Will you give the material below again, every line exactly as it is?
--
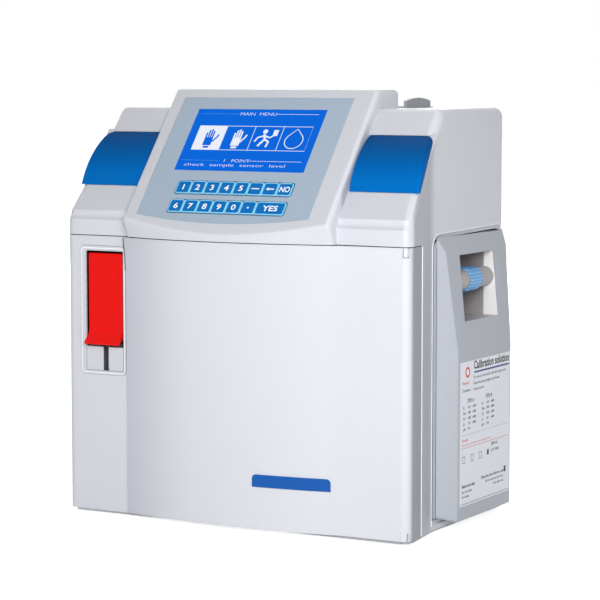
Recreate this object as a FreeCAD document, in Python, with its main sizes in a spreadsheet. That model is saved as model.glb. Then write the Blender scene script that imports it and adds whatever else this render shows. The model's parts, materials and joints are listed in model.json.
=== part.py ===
import FreeCAD, Part
import math
import os
import Sketcher

# Bench-top electrolyte analyzer, in millimetres.
# While a piece is drawn, X runs to the right of someone facing the front, Y runs to the rear from the
# plane of the front corners and Z runs up from the lower edge of the housing. Each finished piece
# is then moved by one shared offset, so that the origin is under the middle of the whole thing, on the bench.

Vector = FreeCAD.Vector
doc = FreeCAD.newDocument("ElectrolyteAnalyzer")
sheet = doc.addObject("Spreadsheet::Sheet", "Sizes")
sheetRow = {"next": 1}
nodes = []


class Term:
    """A number together with the sheet expression that gives it."""

    def __init__(self, number, text):
        self.number = number
        self.text = text

    def __add__(self, other):
        other = term(other)
        return Term(self.number + other.number, "(%s + %s)" % (self.text, other.text))

    def __sub__(self, other):
        other = term(other)
        return Term(self.number - other.number, "(%s - %s)" % (self.text, other.text))

    def __mul__(self, other):
        other = term(other)
        return Term(self.number * other.number, "(%s * %s)" % (self.text, other.text))

    def __truediv__(self, other):
        other = term(other)
        return Term(self.number / other.number, "(%s / %s)" % (self.text, other.text))

    def __neg__(self):
        return Term(-self.number, "(0 - %s)" % self.text)

    def __radd__(self, other):
        return term(other) + self

    def __rsub__(self, other):
        return term(other) - self

    def __rmul__(self, other):
        return term(other) * self


def term(value):
    if isinstance(value, Term):
        return value
    return Term(float(value), "(%.6f)" % float(value))


def root(value):
    return Term(math.sqrt(value.number), "sqrt(%s)" % value.text)


def size(alias, number, note):
    """Write one driving dimension into the sheet and return it as a term."""
    row = sheetRow["next"]
    sheetRow["next"] = row + 1
    sheet.set("A%d" % row, note)
    sheet.set("B%d" % row, str(number))
    sheet.setAlias("B%d" % row, alias)
    return Term(float(number), "Sizes." + alias)


def bind(piece, prop, value):
    piece.setExpression(prop, term(value).text)


def segments(outline):
    """Yield the edges of a closed outline, whose points are (u, v) or (u, v, radius of the arc that follows)."""
    count = len(outline)
    for index in range(count):
        here = outline[index]
        there = outline[(index + 1) % count]
        radius = here[2] if len(here) > 2 else None
        yield here, there, radius


def sketch(name, outline, holder=None):
    """Draw a closed outline whose corners and radii are bound to the sheet.
    A positive radius turns left along the way, a negative one turns right."""
    if holder is None:
        drawing = doc.addObject("Sketcher::SketchObject", name)
    else:
        drawing = holder.newObject("Sketcher::SketchObject", name)
    ends = []
    for here, there, radius in segments(outline):
        a = Vector(term(here[0]).number, term(here[1]).number, 0)
        b = Vector(term(there[0]).number, term(there[1]).number, 0)
        if radius is None:
            edge = drawing.addGeometry(Part.LineSegment(a, b), False)
            ends.append((edge, 1, 2))
            continue
        reach = term(radius).number
        half = (b - a) * 0.5
        rise = math.sqrt(max(reach * reach - half.Length ** 2, 0.0))
        left = Vector(-half.y, half.x, 0).normalize()
        centre = a + half + left * (rise if reach > 0 else -rise)
        first, last = (a, b) if reach > 0 else (b, a)
        start = math.atan2(first.y - centre.y, first.x - centre.x)
        stop = math.atan2(last.y - centre.y, last.x - centre.x)
        arc = Part.ArcOfCircle(Part.Circle(centre, Vector(0, 0, 1), abs(reach)), start, stop)
        edge = drawing.addGeometry(arc, False)
        ends.append((edge, 1, 2) if reach > 0 else (edge, 2, 1))
    for index, (edge, begin, finish) in enumerate(ends):
        following, after, _ = ends[(index + 1) % len(ends)]
        drawing.addConstraint(Sketcher.Constraint("Coincident", edge, finish, following, after))
    for index, (here, there, radius) in enumerate(segments(outline)):
        edge, begin, finish = ends[index]
        for kind, value in (("DistanceX", term(here[0])), ("DistanceY", term(here[1]))):
            at = drawing.addConstraint(Sketcher.Constraint(kind, -1, 1, edge, begin, value.number))
            drawing.setExpression("Constraints[%d]" % at, value.text)
        if radius is not None:
            value = term(radius) if term(radius).number > 0 else -term(radius)
            at = drawing.addConstraint(Sketcher.Constraint("Radius", edge, value.number))
            drawing.setExpression("Constraints[%d]" % at, value.text)
    return drawing


PLANES = {
    "XY": (FreeCAD.Rotation(), "z", Vector(0, 0, 1)),
    "XZ": (FreeCAD.Rotation(Vector(1, 0, 0), 90), "y", Vector(0, 1, 0)),
    "YZ": (FreeCAD.Rotation(Vector(1, 1, 1), 120), "x", Vector(1, 0, 0)),
}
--
Solution to this task
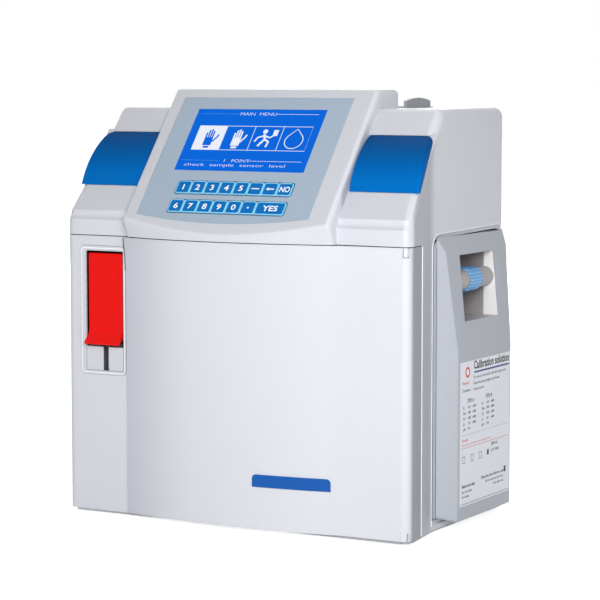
Recreate this object as a FreeCAD document, in Python, with its main sizes in a spreadsheet. That model is saved as model.glb. Then write the Blender scene script that imports it and adds whatever else this render shows. The model's parts, materials and joints are listed in model.json.
=== part.py ===
import FreeCAD, Part
import math
import os
import Sketcher

# Bench-top electrolyte analyzer, in millimetres.
# While a piece is drawn, X runs to the right of someone facing the front, Y runs to the rear from the
# plane of the front corners and Z runs up from the lower edge of the housing. Each finished piece
# is then moved by one shared offset, so that the origin is under the middle of the whole thing, on the bench.

Vector = FreeCAD.Vector
doc = FreeCAD.newDocument("ElectrolyteAnalyzer")
sheet = doc.addObject("Spreadsheet::Sheet", "Sizes")
sheetRow = {"next": 1}
nodes = []


class Term:
    """A number together with the sheet expression that gives it."""

    def __init__(self, number, text):
        self.number = number
        self.text = text

    def __add__(self, other):
        other = term(other)
        return Term(self.number + other.number, "(%s + %s)" % (self.text, other.text))

    def __sub__(self, other):
        other = term(other)
        return Term(self.number - other.number, "(%s - %s)" % (self.text, other.text))

    def __mul__(self, other):
        other = term(other)
        return Term(self.number * other.number, "(%s * %s)" % (self.text, other.text))

    def __truediv__(self, other):
        other = term(other)
        return Term(self.number / other.number, "(%s / %s)" % (self.text, other.text))

    def __neg__(self):
        return Term(-self.number, "(0 - %s)" % self.text)

    def __radd__(self, other):
        return term(other) + self

    def __rsub__(self, other):
        return term(other) - self

    def __rmul__(self, other):
        return term(other) * self


def term(value):
    if isinstance(value, Term):
        return value
    return Term(float(value), "(%.6f)" % float(value))


def root(value):
    return Term(math.sqrt(value.number), "sqrt(%s)" % value.text)


def size(alias, number, note):
    """Write one driving dimension into the sheet and return it as a term."""
    row = sheetRow["next"]
    sheetRow["next"] = row + 1
    sheet.set("A%d" % row, note)
    sheet.set("B%d" % row, str(number))
    sheet.setAlias("B%d" % row, alias)
    return Term(float(number), "Sizes." + alias)


def bind(piece, prop, value):
    piece.setExpression(prop, term(value).text)


def segments(outline):
    """Yield the edges of a closed outline, whose points are (u, v) or (u, v, radius of the arc that follows)."""
    count = len(outline)
    for index in range(count):
        here = outline[index]
        there = outline[(index + 1) % count]
        radius = here[2] if len(here) > 2 else None
        yield here, there, radius


def sketch(name, outline, holder=None):
    """Draw a closed outline whose corners and radii are bound to the sheet.
    A positive radius turns left along the way, a negative one turns right."""
    if holder is None:
        drawing = doc.addObject("Sketcher::SketchObject", name)
    else:
        drawing = holder.newObject("Sketcher::SketchObject", name)
    ends = []
    for here, there, radius in segments(outline):
        a = Vector(term(here[0]).number, term(here[1]).number, 0)
        b = Vector(term(there[0]).number, term(there[1]).number, 0)
        if radius is None:
            edge = drawing.addGeometry(Part.LineSegment(a, b), False)
            ends.append((edge, 1, 2))
            continue
        reach = term(radius).number
        half = (b - a) * 0.5
        rise = math.sqrt(max(reach * reach - half.Length ** 2, 0.0))
        left = Vector(-half.y, half.x, 0).normalize()
        centre = a + half + left * (rise if reach > 0 else -rise)
        first, last = (a, b) if reach > 0 else (b, a)
        start = math.atan2(first.y - centre.y, first.x - centre.x)
        stop = math.atan2(last.y - centre.y, last.x - centre.x)
        arc = Part.ArcOfCircle(Part.Circle(centre, Vector(0, 0, 1), abs(reach)), start, stop)
        edge = drawing.addGeometry(arc, False)
        ends.append((edge, 1, 2) if reach > 0 else (edge, 2, 1))
    for index, (edge, begin, finish) in enumerate(ends):
        following, after, _ = ends[(index + 1) % len(ends)]
        drawing.addConstraint(Sketcher.Constraint("Coincident", edge, finish, following, after))
    for index, (here, there, radius) in enumerate(segments(outline)):
        edge, begin, finish = ends[index]
        for kind, value in (("DistanceX", term(here[0])), ("DistanceY", term(here[1]))):
            at = drawing.addConstraint(Sketcher.Constraint(kind, -1, 1, edge, begin, value.number))
            drawing.setExpression("Constraints[%d]" % at, value.text)
        if radius is not None:
            value = term(radius) if term(radius).number > 0 else -term(radius)
            at = drawing.addConstraint(Sketcher.Constraint("Radius", edge, value.number))
            drawing.setExpression("Constraints[%d]" % at, value.text)
    return drawing


PLANES = {
    "XY": (FreeCAD.Rotation(), "z", Vector(0, 0, 1)),
    "XZ": (FreeCAD.Rotation(Vector(1, 0, 0), 90), "y", Vector(0, 1, 0)),
    "YZ": (FreeCAD.Rotation(Vector(1, 1, 1), 120), "x", Vector(1, 0, 0)),
}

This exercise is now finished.